In 2013, women who worked full time in wage and salary jobs had median usual weekly earnings of $706, which represented 82 percent of men’s median weekly earnings ($860). Among women, earnings were higher for Asians ($819) and Whites ($722) than for Blacks ($606) and Hispanics ($541). Women’s-to-men’s earnings ratios were higher for Blacks and Hispanics (91 percent for each group) than for Whites (82 percent) and Asians (77 percent). (See table 16; note that the comparisons of earnings in this report are on a broad level and do not control for many factors that may be important in explaining earnings differences.)

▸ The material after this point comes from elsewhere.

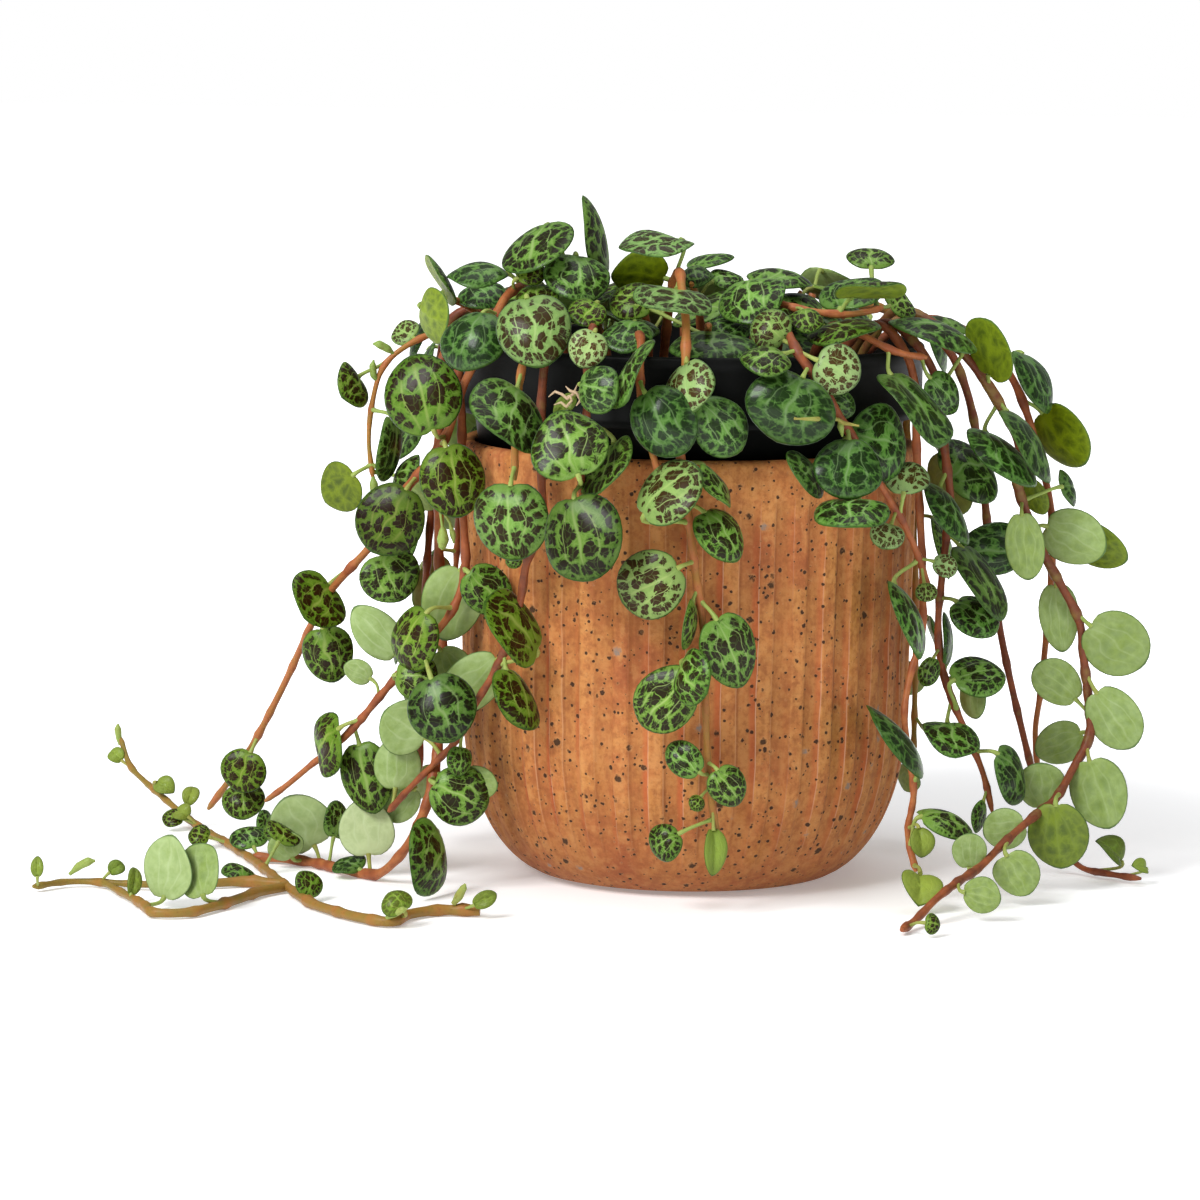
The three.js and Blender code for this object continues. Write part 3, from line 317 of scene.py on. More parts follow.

Emphasis is mine. There is a pay gap. The question is, what is responsible for that pay gap? Differences in educational attainment, occupational trends, hours worked, and years of experience all affect this overall average, which is lower for women than men. The cultural idea that women should be homemakers, bearing and raising children, all of which is unpaid labor, is responsible for some of that gap. Women, on average, work fewer hours than men, and the hourly averages work out to $19.60 for women, versus $21.18 for men, which is 92.5% of what men are paid [Edit: upon careful rereading, that might not be accurate; it looks like the BLS may have taken some of that into account, as average weekly earnings are for people who work full-time, and the 36hr vs. 40.6hr average work week difference is due to more women working part time?].
There is a whole wikipedia page examining the US gender pay gap with a ton of theories and sources. It's not as simple as "all men and women are paid the same!" or "every woman earns eighty-two cents of a man's dollar!"